## Instruction:
Would you print the material exactly, starting at its first line and ending at the line holding "return lift if self.upward else -lift"?

## Information supplied:
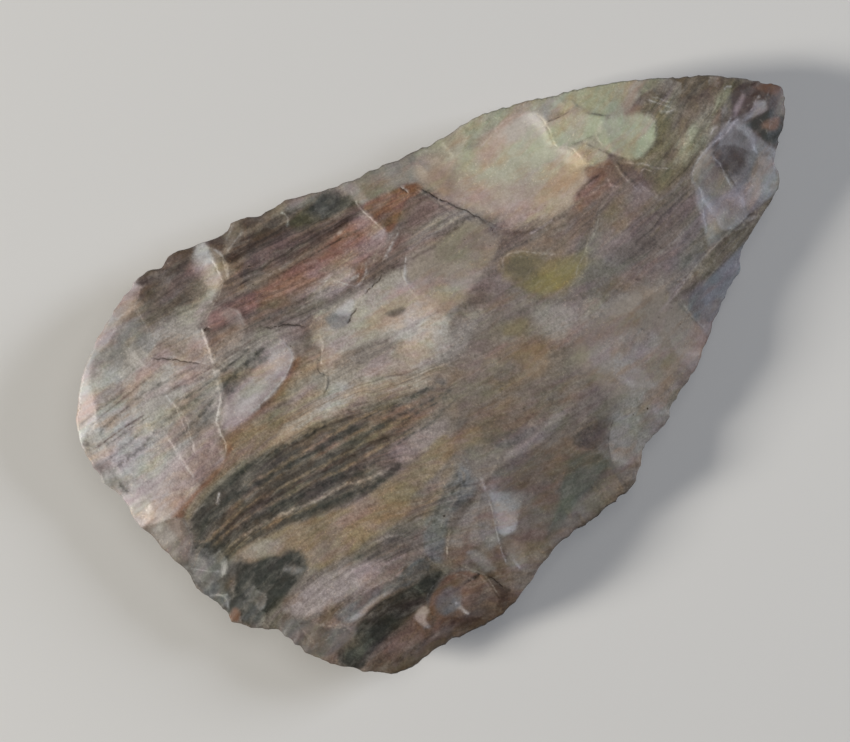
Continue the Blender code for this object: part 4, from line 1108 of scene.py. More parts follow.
class Face:
    """One face of the blade: a crown with flake scars struck into it, measured out from the edge."""

    def __init__(self, plan, rows, upward, sizes, seed):
        self.plan = plan
        self.upward = upward
        self.sizes = sizes
        self.seed = seed
        self.rise = UPPER_RISE if upward else UNDER_DEPTH
        self.full_rise = UPPER_RISE if upward else UNDER_DEPTH / (1.0 - REST_SHARE ** FACE_POWER)
        self.scars = [self.make_scar(row) for row in rows]
        self.crests = []
        self.cracks = []
        self.threads = []
        self.retouch = []
        self.struck = None

    def own_lift(self, turn, share):
        """Rise and fall of the cutting edge as this face sees it."""
        lift = edge_lift(turn, share)
        return lift if self.upward else -lift

    def crown_at(self, share, turn):
        """Height of the uncut face out from the edge."""
        return self.full_rise * (1.0 - share ** FACE_POWER) + self.own_lift(turn, share)

    def calm_crown(self, point):
        """Height of the uncut face over one point, as the knapper judges a blow."""
        share, turn = self.plan.calm_share(np.array(point[0]), np.array(point[1]))
        return float(self.crown_at(share, turn))

    def make_scar(self, row):
        """Bowl of one flake scar, stretched along the chord from the strike to the end."""
        _, (breadth, hollow, bite, drop, lean), (strike, finish) = read_row(row)
        strike, finish = np.array(strike), np.array(finish)
        half = HALF_WIDTH / BLADE_LENGTH
        run = (finish - strike) * (1.0, half)
        forward = run / np.hypot(*run)
        start = strike - forward * STRIKE_OVERRUN / (1.0, half)
        scale = (BLADE_LENGTH, HALF_WIDTH)
        strike, start, finish = [(spot - (0.5, 0.0)) * scale for spot in (strike, start, finish)]
        left = np.array((-forward[1], forward[0])) * breadth / 2.0 * BLADE_LENGTH
        return self.bowl(strike, start, finish, left, hollow * self.rise,
                         self.calm_crown(strike) - bite * self.rise,
                         self.calm_crown(finish) - drop * self.rise, lean * self.rise)

    def bowl(self, strike, start, finish, left, hollow, strike_height, finish_height, lean):
        """The sizes of a bowl: its middle, its half axes and its hollow under the chord."""
        middle = (start + finish) / 2.0
        return {
            "strike": strike,
            "middle": middle,
            "run": (finish - start) / 2.0,
            "left": left,
            "climb": (finish_height - strike_height) / 2.0,
            "tilt": (self.calm_crown(middle + left) - self.calm_crown(middle - left)) / 2.0 - lean,
            "height": (strike_height + finish_height) / 2.0,
            "hollow": hollow,
            "length": float(np.hypot(*(finish - strike))),
        }

    @staticmethod
    def bowl_height(bowl, x, y):
        """Height of a bowl's surface; past its rim it keeps climbing, so it cuts nothing there."""
        (ax, ay), (bx, by) = bowl["run"], bowl["left"]
        dx, dy = x - bowl["middle"][0], y - bowl["middle"][1]
        area = ax * by - ay * bx
        s = (dx * by - dy * bx) / area
        t = (ax * dy - ay * dx) / area
        chord = bowl["height"] + s * bowl["climb"] + t * bowl["tilt"]
        return chord + bowl["hollow"] * (s * s + t * t - 1.0)

    def waver(self, x, y):
        """Ridges waver, because no blow runs through the stone quite straight."""
        reach = self.sizes.waver
        moved = []
        for place, seed in ((x, self.seed), (y, self.seed + 2)):
            place = place + reach * swell(x, y, BROAD_WAVER, seed)
            moved.append(place + FINE_SHARE * reach * swell(x, y, FINE_WAVER, seed + 1))
        return moved

    def scar_heights(self, x, y):
        """Heights of the crown and of every scar over each point, one row for each."""
        share, turn, _ = self.plan.edge_share(x, y)
        wx, wy = self.waver(x, y)
        heights = [self.crown_at(share, turn)]
        for k, scar in enumerate(self.scars):
            away = np.hypot(wx - scar["strike"][0], wy - scar["strike"][1])
            passed = away / scar["length"]
            pitch = RIPPLE_PITCH + RIPPLE_GROWTH * away
            pitch = pitch * (RIPPLE_LEAST + RIPPLE_STEP * (k % RIPPLE_STEPS))
            ripple = self.sizes.ripple_height * np.sin(2.0 * math.pi * away / pitch + k)
            ripple *= eased(passed * RIPPLE_ONSET - RIPPLE_DELAY)
            heights.append(self.bowl_height(scar, wx, wy) + ripple)
        return np.stack(heights)

    def add_crests(self, rows):
        """Take in the hinge walls: noisy lines with a height and a low side."""
        pitch, stray, wave = CREST_COURSE
        for k, row in enumerate(rows):
            _, (height, low), points = read_row(row)
            line = astray(course(points, pitch), stray, wave, [seed + k for seed in CREST_SEEDS])
            self.crests.append((hundredths(height) * self.sizes.crest_scale, low, line))

    def add_cracks(self, rows):
        """Take in the fine cracks."""
        pitch, stray, wave = CRACK_COURSE
        for k, row in enumerate(rows):
            line = course(read_row(row)[2], pitch)
            self.cracks.append(astray(line, stray, wave, [seed + k for seed in CRACK_SEEDS]))

    def add_threads(self, rows):
        """Take in the thinnest coloured lines, so that the net follows them."""
        for row in rows:
            _, (_, half), points = read_row(row)
            if half < THREAD_LIMIT:
                self.threads.append((course(points, THREAD_PITCH), hundredths(THREAD_FLANK * half)))

    @staticmethod
    def near(x, y, line, reach):
        """Points within reach of a line's box."""
        low, high = line.min(axis=0) - reach, line.max(axis=0) + reach
        return np.nonzero((x > low[0]) & (x < high[0]) & (y > low[1]) & (y < high[1]))[0]

    def crest_heights(self, x, y):
        """Steps at the hinge walls, fading off on both sides, and the painted highlight along them."""
        total = np.zeros_like(x)
        wall_highlight = np.zeros_like(x)
        wall = self.sizes.wall_width / 4.0
        for height, low, line in self.crests:
            fade = WALL_REACH + WALL_GROWTH * height
            some = self.near(x, y, line, 4.0 * fade)
            off, share = beside_line(x[some], y[some], line)
            off = -off * low
            ends = tapered(share, CREST_TAPER)
            highlight_patches = HIGHLIGHT_PATCH_LEVEL + HIGHLIGHT_PATCH_SWING * swell(x[some], y[some], HIGHLIGHT_PATCH_LENGTH, self.seed + HIGHLIGHT_PATCH_DRAW)
            total[some] += height * 0.5 * ends * np.tanh(off / wall) * np.exp(-np.abs(off) / fade)
            # Painted highlight along the wall: stronger on taller walls, set off to one side, patchy along
            # it
            mark = min(WALL_HIGHLIGHT_LIMIT, height / WALL_HIGHLIGHT_HEIGHT) * ends
            mark = mark * np.exp(-((off - WALL_HIGHLIGHT_PLACE * wall) / (WALL_HIGHLIGHT_SPREAD * wall)) ** 2)
            mark = mark * np.clip(highlight_patches, 0.0, HIGHLIGHT_PATCH_MOST)
            wall_highlight[some] = np.maximum(wall_highlight[some], mark)
        return total, wall_highlight

    def crack_depths(self, x, y):
        """Grooves of the cracks, from 0 to 1."""
        total = np.zeros_like(x)
        for line in self.cracks:
            some = self.near(x, y, line, 10.0 * CRACK_WIDTH)
            off, share = beside_line(x[some], y[some], line)
            depth = tapered(share, CRACK_TAPER) * np.exp(-(off / CRACK_WIDTH) ** 2)
            total[some] = np.maximum(total[some], depth)
        return total

    def add_retouch(self, seed):
        """Small flakes pressed off along the edge, where the nicks are."""
        rng = random.Random(seed)
        plan = self.plan
        for place, breadth, _ in plan.strikes:
            k = int(np.searchsorted(plan.along, place)) % len(plan.edge)
            here, ahead = plan.edge[k], plan.edge[(k + 3) % len(plan.edge)]
            way = (ahead - here) / np.hypot(*(ahead - here))
            inward = np.array((-way[1], way[0]))
            turn = rng.uniform(-FLAKE_TURN, FLAKE_TURN)
            inward = inward * math.cos(turn) + way * math.sin(turn)
            length = breadth * rng.uniform(*FLAKE_LENGTHS)
            finish = here + inward * length
            left = np.array((-inward[1], inward[0])) * breadth * rng.uniform(*FLAKE_SIDES)
            hollow = self.sizes.retouch_hollow * rng.uniform(*FLAKE_HOLLOWS)
            hollow = hollow * (length / FULL_FLAKE) ** 0.5
            end_height = float(self.main_heights(np.array([finish[0]]), np.array([finish[1]]))[0])
            share, direction = plan.calm_share(np.array(here[0]), np.array(here[1]))
            strike_height = float(self.own_lift(direction, share)) + FLAKE_OVERRUN * hollow
            start = here - inward * FLAKE_OVERRUN * length
            self.retouch.append(self.bowl(here, start, finish, left, hollow, strike_height, end_height,
                                          0.0))

    def main_heights(self, x, y):
        """Heights with the main scars and the hinge walls."""
        height = self.scar_heights(x, y).min(axis=0)
        if self.crests:
            height = height + self.crest_heights(x, y)[0]
        return height

    def heights(self, x, y):
        """Finished heights out from the edge."""
        height = self.main_heights(x, y)
        share, turn, inset = self.plan.edge_share(x, y)
        self.struck = np.full(len(x), -1)
        for k, flake in enumerate(self.retouch):
            reach = np.hypot(*flake["run"]) * FLAKE_REACH
            gap = np.maximum(np.abs(x - flake["middle"][0]), np.abs(y - flake["middle"][1]))
            some = np.nonzero(gap < reach)[0]
            if len(some):
                wx, wy = self.waver(x[some], y[some])
                cut = self.bowl_height(flake, wx, wy)
                self.struck[some[cut < height[some]]] = k
                height[some] = np.minimum(height[some], cut)
        for wave, tall in FACE_SWELLS:
            height = height + tall * swell(x, y, wave, self.seed + int(wave / MM) + SWELL_DRAW)
        if self.cracks:
            height = height - CRACK_DEPTH * self.crack_depths(x, y)
        floor = self.own_lift(turn, share) + EDGE_SLOPE * np.clip(inset, 0.0, EDGE_BAND)
        return np.minimum(np.maximum(height, floor), self.rise)

    @staticmethod
    def lattice_size(step):
        """Rows and columns of the lattice over the plan."""
        rows = int(2.0 * HALF_WIDTH / (step * ROW_PITCH)) + SPARE_ROWS
        return rows, int(BLADE_LENGTH / step) + SPARE_ROWS

    def ridge_points(self, step):
        """Points on a lattice over the plan, and points where one scar meets another."""
        rows, columns = self.lattice_size(step)
        row, column = np.meshgrid(np.arange(rows), np.arange(columns), indexing="ij")
        x = (column - columns / 2.0 + 0.5 * (row % 2)) * step
        y = (row - rows / 2.0) * step * ROW_PITCH
        stack = self.scar_heights(x.ravel(), y.ravel())
        who = stack.argmin(axis=0)
        index = np.arange(rows * columns).reshape(rows, columns)
        even, odd = index[0:-1:2], index[1:-1:2]
        pairs = [(index[:, :-1], index[:, 1:]), (even, index[1::2][:len(even)]),
                 (even[:, 1:], index[1::2][:len(even), :-1]), (odd, index[2::2][:len(odd)]),
                 (odd[:, :-1], index[2::2][:len(odd), 1:])]
        spots = []
        for first, second in pairs:
            a, b = first.ravel(), second.ravel()
            keep = who[a] != who[b]
            a, b = a[keep], b[keep]
            gap_a = stack[who[b], a] - stack[who[a], a]
            gap_b = stack[who[a], b] - stack[who[b], b]
            t = gap_a / (gap_a + gap_b + 1e-15)
            spots.append(np.stack([x.ravel()[a] * (1 - t) + x.ravel()[b] * t,
                                   y.ravel()[a] * (1 - t) + y.ravel()[b] * t], axis=1))
        return np.stack([x.ravel(), y.ravel()], axis=1), np.vstack(spots)

    def net(self, step):
        """Triangles over the plan, closer where ridges, hinge walls and cracks run."""
        lattice, spots = self.ridge_points(step)
        wall = self.sizes.wall_width / 4.0
        courses = [(line, wall, WALL_FLANKS) for _, _, line in self.crests]
        courses += [(line, CRACK_FLANK, THIN_FLANKS) for line in self.cracks]
        courses += [(line, wide, THIN_FLANKS) for line, wide in self.threads]
        for line, wide, flanks in courses:
            way = np.gradient(line, axis=0)
            normal = np.stack([-way[:, 1], way[:, 0]], axis=1) / np.hypot(*way.T)[:, None]
            for off in flanks:
                spots = np.vstack([spots, line + normal * wide * off])
        cell = MERGE_SHARE * step
        _, first = np.unique(np.round(spots / cell), axis=0, return_index=True)
        spots = spots[np.sort(first)]
        nearest = np.zeros(len(lattice), dtype=bool)
        rows, columns = self.lattice_size(step)
        for shift in (-1, 0, 1):
            r = np.round(spots[:, 1] / (step * ROW_PITCH) + rows / 2.0).astype(int) + shift
            c = np.round(spots[:, 0] / step + columns / 2.0 - 0.5 * (r % 2)).astype(int)
            good = (r >= 0) & (r < rows) & (c >= 0) & (c < columns)
            flat = r[good] * columns + c[good]
            close = np.hypot(*(lattice[flat] - spots[good]).T) < CLEAR_SHARE * step
            nearest[flat[close]] = True
        points = np.vstack([spots, lattice[~nearest]])
        _, _, inset = self.plan.edge_share(points[:, 0], points[:, 1])
        points = points[inset > RIM_BAND + RIM_SHARE * step]
        edge = self.plan.edge
        border = (edge + np.roll(edge, -1, 0)) / 2.0
        border = border * (1.0 - RIM_BAND / np.hypot(*border.T))[:, None]
        points = np.vstack([border, points])
        cloud = np.vstack([edge, points]) / MM
        ring = list(range(len(edge)))
        # Triangulated in one go: its points crowd along every ridge, wall and crack, as no mesh operator
        # would set them, and a plain grid that fine would need far more faces
        placed, _, faces, _, _, _ = delaunay_2d_cdt(cloud.tolist(), [], [ring], 1, NET_TOLERANCE, False)
        placed = np.array([tuple(p) for p in placed]) * MM
        if len(placed) != len(cloud) or np.abs(placed - cloud * MM).max() > POINT_TOLERANCE:
            raise RuntimeError("the net of the blade moved a point")
        return points, [corners for corners in faces if max(corners) >= len(edge)]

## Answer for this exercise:
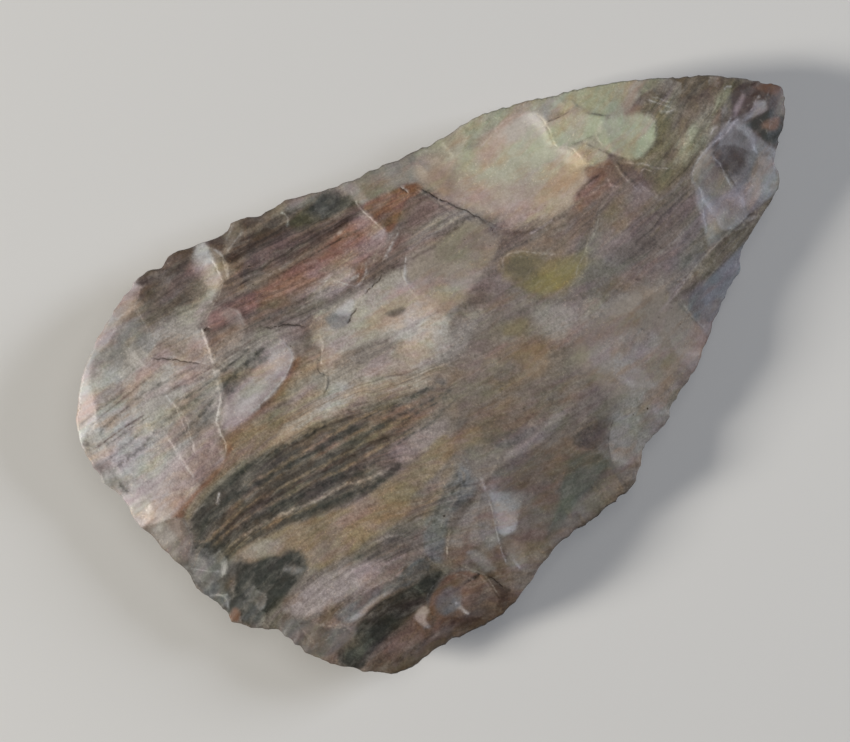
Continue the Blender code for this object: part 4, from line 1108 of scene.py. More parts follow.
class Face:
    """One face of the blade: a crown with flake scars struck into it, measured out from the edge."""

    def __init__(self, plan, rows, upward, sizes, seed):
        self.plan = plan
        self.upward = upward
        self.sizes = sizes
        self.seed = seed
        self.rise = UPPER_RISE if upward else UNDER_DEPTH
        self.full_rise = UPPER_RISE if upward else UNDER_DEPTH / (1.0 - REST_SHARE ** FACE_POWER)
        self.scars = [self.make_scar(row) for row in rows]
        self.crests = []
        self.cracks = []
        self.threads = []
        self.retouch = []
        self.struck = None

    def own_lift(self, turn, share):
        """Rise and fall of the cutting edge as this face sees it."""
        lift = edge_lift(turn, share)
        return lift if self.upward else -lift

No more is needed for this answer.